> _Task data_
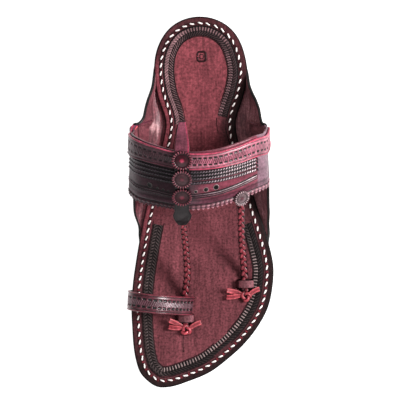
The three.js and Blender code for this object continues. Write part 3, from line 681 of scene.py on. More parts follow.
def inkLine(points, width, lift=0.07, tint=paint["ink"]):
    # a fine engraved line that lies on the insole
    points = np.array(points, float)
    length = arcOf(points)
    s = np.linspace(0, length[-1], max(int(length[-1] / 0.8), 4))
    path = spline(points, np.interp(s, length, np.linspace(0, 1, len(points))))
    out = sideways(path)
    spot = path[:, None] + out[:, None] * (np.array([-0.5, 0, 0.5]) * width)[None, :, None]
    return skinPart(layOn(spot, lift), layOn(spot, -0.3), tint)


def turnAt(along):
    return float(turnOf(along / last["length"]))


def heelTicks(path):
    # upright marks show at the back of the heel in the outer row, and along its outer side in the inner row
    back = 1 - smooth(path[:, 1], 14, 34)
    return 0.75 * back + 0.15, (1 - back) * smooth(-path[:, 0], -5, 18) * 0.55 + 0.1


def toeTicks(path):
    bold = smooth(path[:, 1] - path[:, 0], 195, 232)
    inner = smooth(path[:, 0], 20, 36)
    return inner * 0.45, np.clip(bold * (1 - inner) + 0.25, 0, 1)


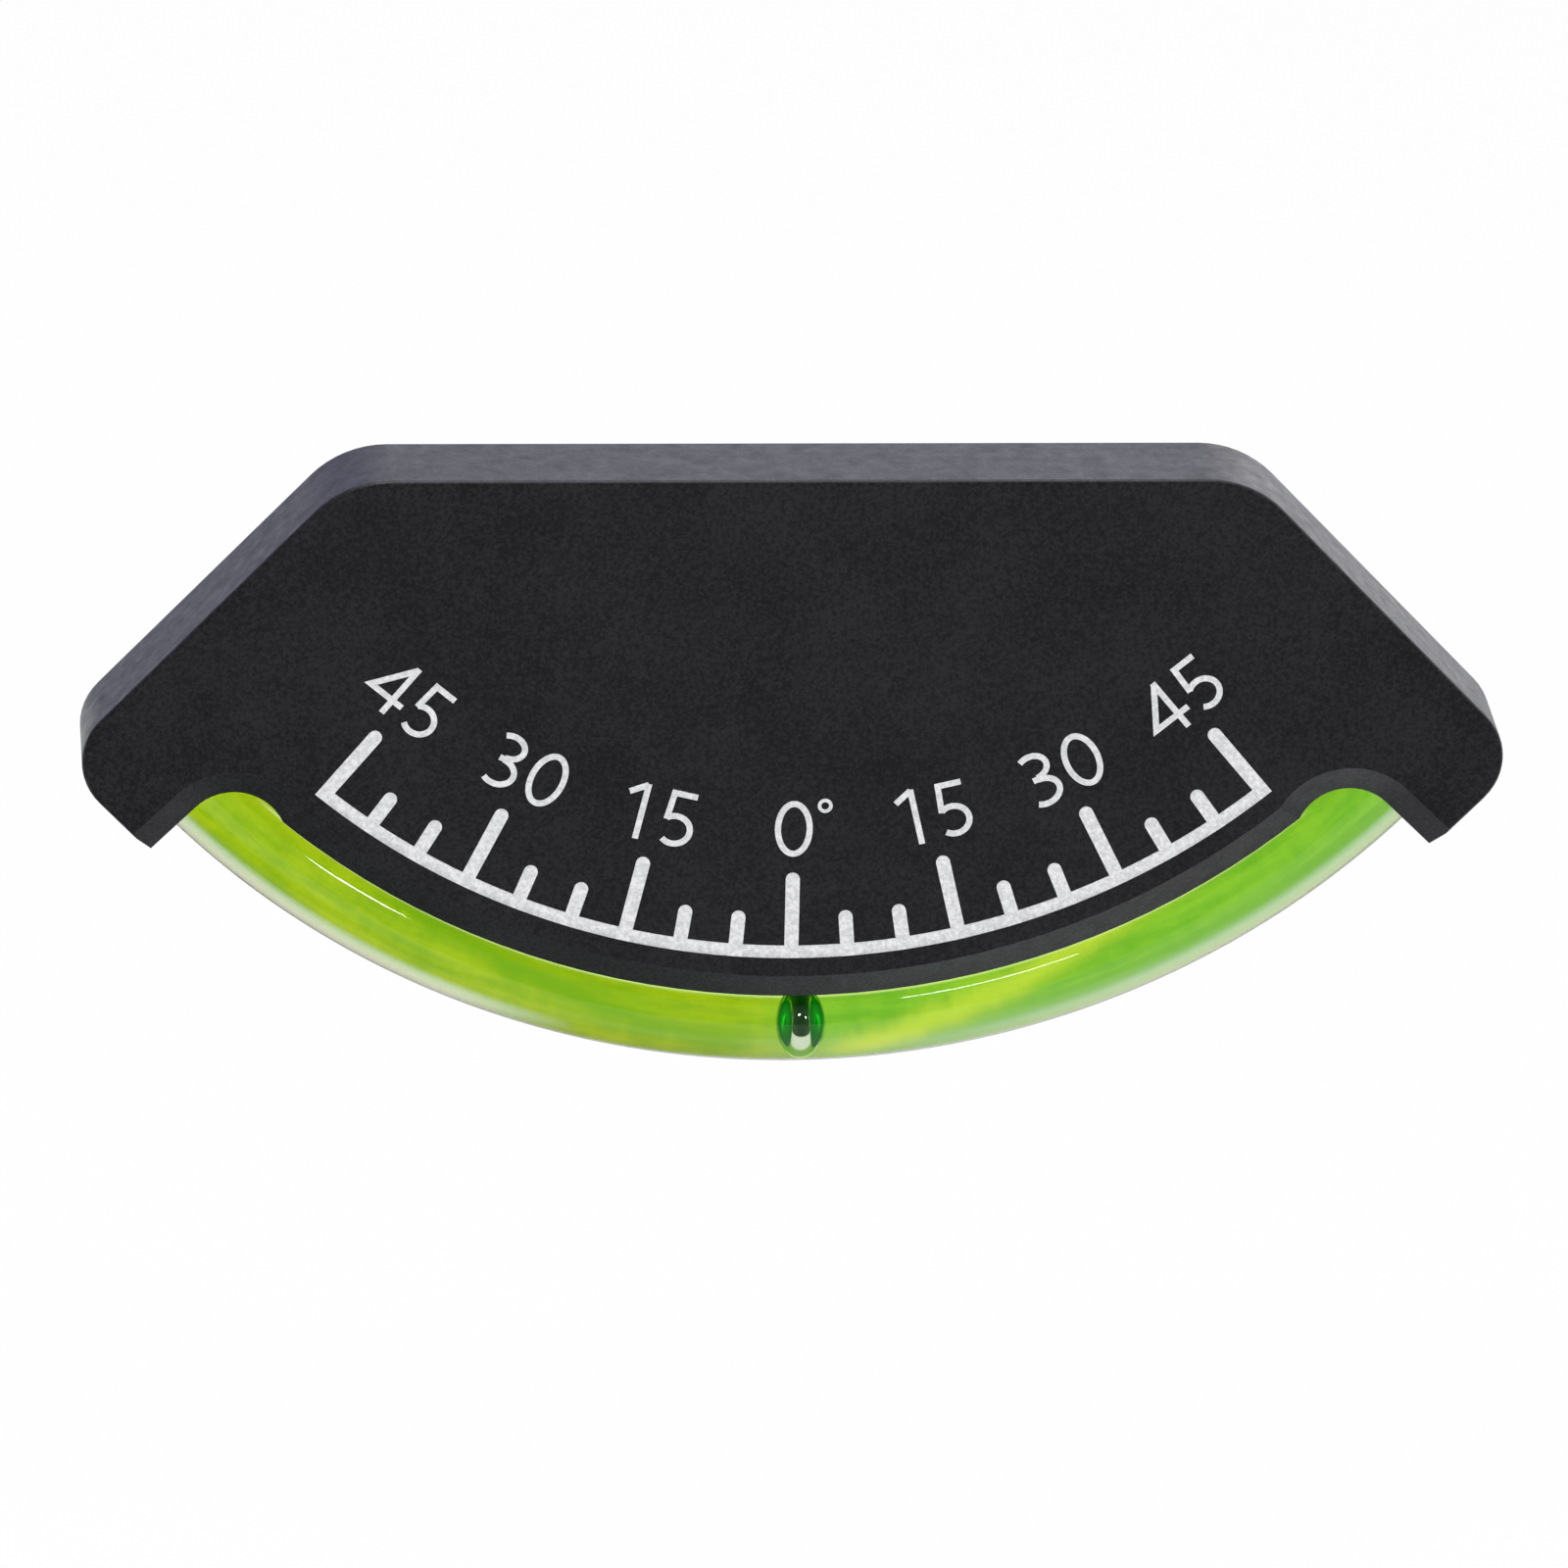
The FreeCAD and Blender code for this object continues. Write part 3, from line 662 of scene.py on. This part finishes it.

> _Problem requirements_
Filter the records above for lines containing the word "this", and copy those lines.

> _Written response_
The three.js and Blender code for this object continues. Write part 3, from line 681 of scene.py on. More parts follow.
The FreeCAD and Blender code for this object continues. Write part 3, from line 662 of scene.py on. This part finishes it.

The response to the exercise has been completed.